If you engage a commercial lawyer, their goal is (or at least should be) to ensure you end up with the solution that best fits your circumstances. They will approach the task having regard to a variety of considerations, including:
- the nature and age of the business;
- the extent and nature of the company's assets;
- the number of shareholders;
- the extent to which the different shareholders may intend to participate in the management of the business;
- the shareholders' objectives for the business, assuming they are aligned;
- the age, experience and personal wealth of the different stakeholders; and
- the size and nature of the investments made by different stakeholders.
Although shareholders agreements often cover similar territory (as explained here), there are a variety of different ways each topic can be addressed. An experienced commercial lawyer will be able to guide you through the issues, focusing your attention on the things that matter the most, and then prepare a document to suit.
Where there are different shareholders with opposing interests, a lawyer can help identify, negotiate and implement solutions. Because they deal with these types of agreements every day, they will be able to help you identify and resolve issues much more efficiently than would otherwise be the case.
As your lawyer comes to learn more about your circumstances through the process of preparing the agreement, he or she is also likely to offer you related advice - much of which may not be directly relevant to the agreement itself.
For example, they may give you advice about personal asset structuring, succession planning or limiting your personal exposure as a director. They might give you advice about the business itself, such as corporate structuring, intellectual property protection or commercial contracts.
The basic point is that the service provided by a good commercial lawyer is a lot more than the mere provision of a template. That's why one is more expensive than the other, and it's also why it's so important not to confuse the two.
Why you should be involved in the process
Most of the value of a well-prepared shareholders agreement is not obvious from the final printed version. Rather, a large part of the value lies in the journey that gets you there.
Being asked to consider and address specific issues helps to make sure all parties are on the same page.

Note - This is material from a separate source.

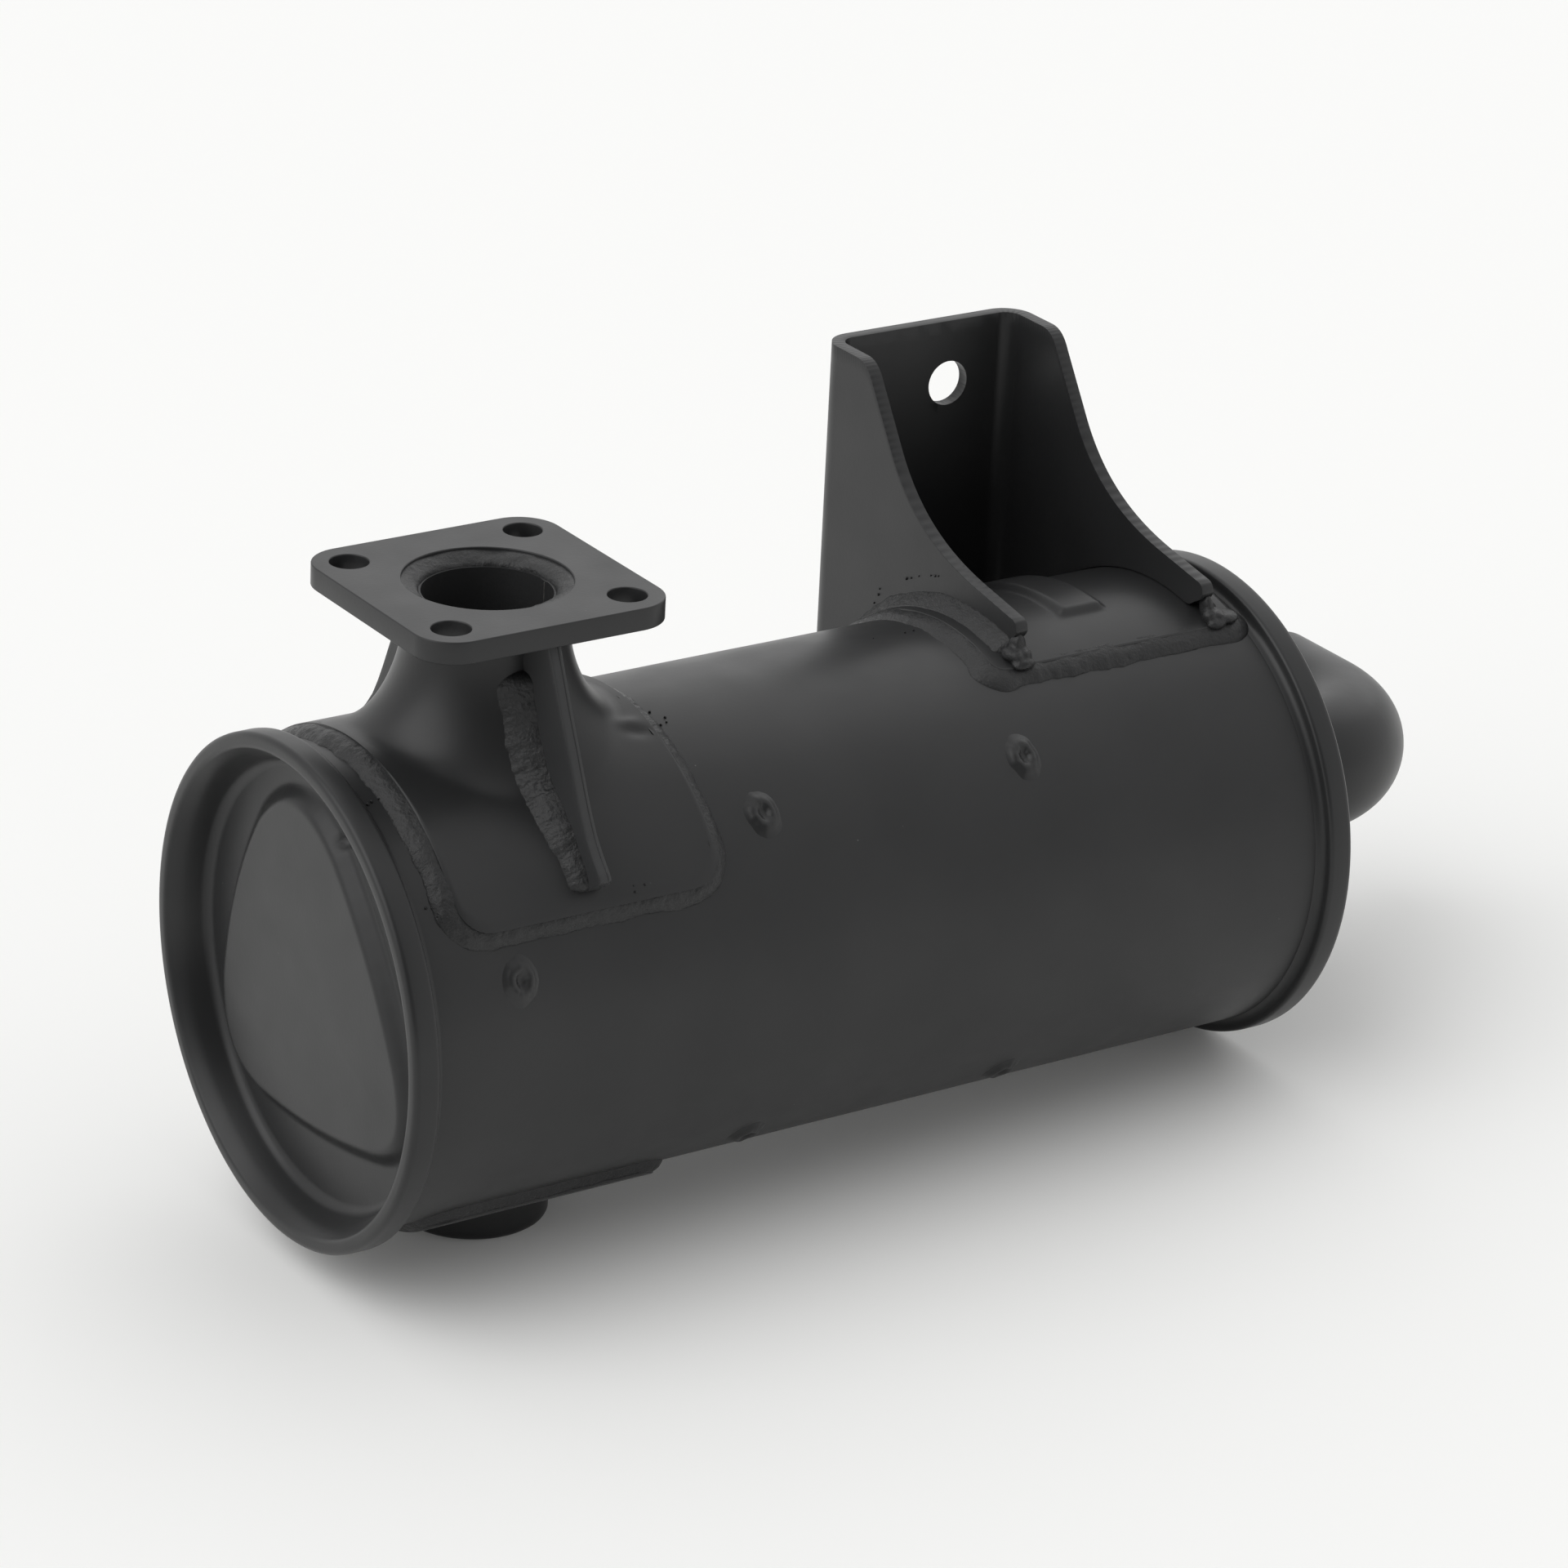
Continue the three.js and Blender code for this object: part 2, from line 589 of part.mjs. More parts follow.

This process can help build trust and can significantly minimise the potential for disputes later - which is one of the main reasons for having a shareholders agreement in the first place.
If you try to shortcut this process, either by using a template agreement or relying too heavily on accountants or lawyers to make decisions for you, you run the risk of your agreement not adequately reflecting your needs. If that happens, the exercise may end up being a waste of time and expense (no matter what you spend).
How much does a shareholders agreement cost if I involve a lawyer?
Involving a lawyer will obviously be more expensive than other options, but it's also the option that will give you the best outcome.
There is no strict guide as to how to much it will cost, as it will depend on your circumstances. It will also depend on what type of firm (or lawyer) you decide to engage.
By way of illustration, if there are two experienced shareholders embarking on a small venture who already know roughly what they want and have a pre-existing relationship, there is likely to be less work involved than a situation where there are multiple shareholders with differing levels of experience, investment and involvement in the business.
Your choice of lawyer (or law firm) will be an important consideration. A commercial law firm will typically be more experienced in shareholders agreements than a suburban or regional general practitioner. This difference in experience and knowledge will often be reflected in the price.
As a general rule, if you're spending nothing, that's probably not enough. If you're spending many multiples of tens of thousands, you have probably gone too far.
As final word of warning, be wary of any prices or quotes you receive from anyone unless they have spoken to you in detail about your circumstances. Without that information, it would be impossible to accurately assess the amount of legal work that might be needed - and ultimately, that is the thing that will be biggest determinant of the cost.